From this stance, artists can develop techniques in service to a higher purpose. Skill becomes cultivated not simply to serve personal agendas, but rather for the service of our souls and our collective human growth. Technique is by no means irrelevant, but neither is it the central axis of our artistic life. It is one spoke on the wheel of a spiritual creative path, dedicated to expressing and participating in an awesome reality.
Determining Value in Art
This kind of art is absolutely more valuable than any other kind because it speaks from a real commitment to truth and service. It actually is already more relevant and powerful than any other kind of art; it is just that we have not reached the collective maturity to acknowledge it as such. Its value comes from directly engaging reality in order to serve the evolution of the artist and of those who are open to the work. How deeply is an artwork revealing truth? How articulate is its message? What are the priorities and values that it actually expresses? When we are honest and present with a work of art, the answers to these questions quickly become clear.
It is essential for us to come to terms with this value scale. We need to develop our capacity to assess real artistic value based on acknowledging simple truths about our experience. If we need to go into an intellectual framework to justify the value of a work of art, then it is actually not that valuable. If a work of art offends our basic humanity, then it is worth little attention. If it is attractive but indulges our senses without expanding them, it does not endure. Many works of art, while otherwise beautiful, may be revealed as rather insignificant and superficial in the light of this perspective. Like any powerful truth, this will threaten those who are falsely glorified, and empower those with noble and sincere intentions.
The marks of true value in a work of art are available to any sensitive viewer. Each work of art or artist may speak in its own language, but in a way that we can understand from a basic sense of humanity and awareness. It may be our body, our mind, our emotions, or our spirit through which we receive the message, but it resonates as relevant to our life. Work of this caliber can shape our reality, clarify it, and expand it, so that we are better informed to lead a more empowered life. There is no greater service that an artist can offer than creating work of this capacity, and we will feel it when we are alert to our experience of the artwork.
What it Takes
There are very few acclaimed artists today who have stepped into this greater vision of art’s true power. This is due to the fact that it is only accessible to those of high integrity who are sincerely committed to service and growth. Only through a spiritual life does an artist develop the discernment to transmit work of this caliber. Those artists who are pursuing technical prowess but not sincere inner growth do not have the internal foundations to reflect reality with this level of clarity.

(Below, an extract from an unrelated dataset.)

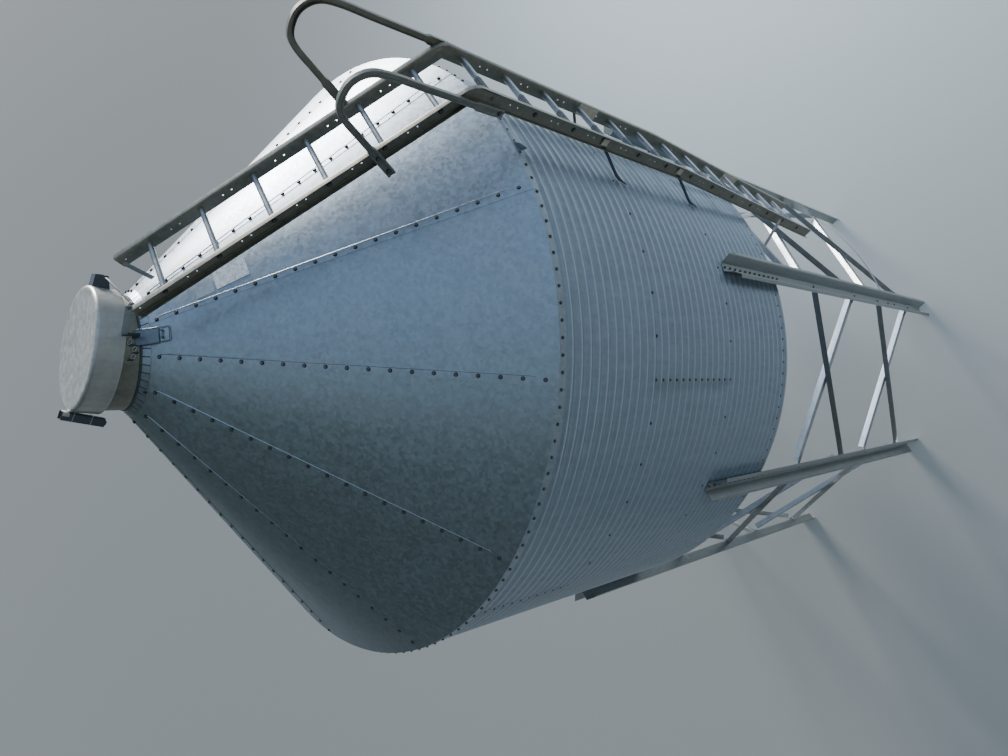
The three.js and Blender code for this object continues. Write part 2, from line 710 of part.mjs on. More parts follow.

The rarity of this expression in our culture is also due to a collective disorientation and dissociation from reality. Many artists do not acknowledge the simple truths of our lives that we need to face in order to develop our art. Instead of gaining power through qualities like wisdom and compassion, we are told to seek it through things like competition and the domination of others. Our culture has biased us towards seeking false forms of glorification and success that limit the power of our creativity.
Whatever we may believe about the intentions of our work, if artists are not pursuing a path of real inner growth, we are not capable of communicating the most powerful forms of artistic expression. This level of art goes hand in hand with the sincerity of a life lived in dedication to a higher purpose: without the honest spiritual life an artist manifests a ceiling on the relevance and value of his or her work.
To embark on this path, one does not need to spend years in meditation, nor on the other hand, to spend countless hours in the studio developing our technique. One simply needs to make the decision in sincerity to face reality honestly and to walk the path that it illuminates. It is a balanced, pragmatic, authentic approach to creativity where we can face reality and move accordingly. The path of a true artist is none other than the path of a true human, one who undertakes a courageous life lived with integrity, and creates art in service to this life. Like spirituality itself, this orientation matures over time, yet it begins the moment we choose to honestly face reality.
Where Art has Succeeded - Contemporary Visionary Art
The term “visionary” has been used to identify work that is oriented towards higher spiritual insight. Indeed, this is some of the highest caliber art ever created. The contemporary artist Alex Grey is among the few artists of some renown who are currently pursuing a higher vision of art’s potential. His work explicitly claims to be acting as “sacred mirrors” for viewers to perceive reality in a more objective light. He succeeds to some degree in showing us different levels of our energetic reality by illuminating universal human experiences, such as birth, prayer, headaches, and playing music, in the context of higher forms of consciousness that he has learned to access. Grey shows us the permeating energetic forces around many aspects of life, and succeeds in making us aware of the power and intricacy of our human experience. His paintings are subtle, sensitive, and convey humility in the face of an awesome reality.
Yet Grey’s work expresses significant limitations. His higher consciousness is highly dependent on psychedelic substances, upholding a somewhat disturbed and strange vision of objective truth. His characters are not fully accessible and present in this reality: their translucent skin distances them significantly from natural experience, and directs the focus of the paintings into a psychic space that we cannot be wholly at ease in our own bodies.
What is Art Mind?
Art Mind is my engagement in this path, and the discoveries I have made to aid others in fulfilling this level of artistic expression. It is about bridging the divide between meaning and artistic skill, and placing the emphasis of art - how we create it, how we experience it, and how we judge it – where it rightfully belongs: upon the integrity and relevance of the message it communicates.
Art Mind begins in the present moment, like meditation, opening to inspiration and guidance directly from our receptivity to reality. From here, we develop the skills and orientation to discern what we have to say, what is truly important, and what is sincerely expressing our own unique voice.
From this level of inspiration, the development of technical approaches and skills becomes relevant. We do not need to train arbitrary or monotonous techniques, but rather build skills that are directly in service to the message we have to convey. We pursue the ability to clearly express the insights we have gained, and our skills develop in order to uphold those insights.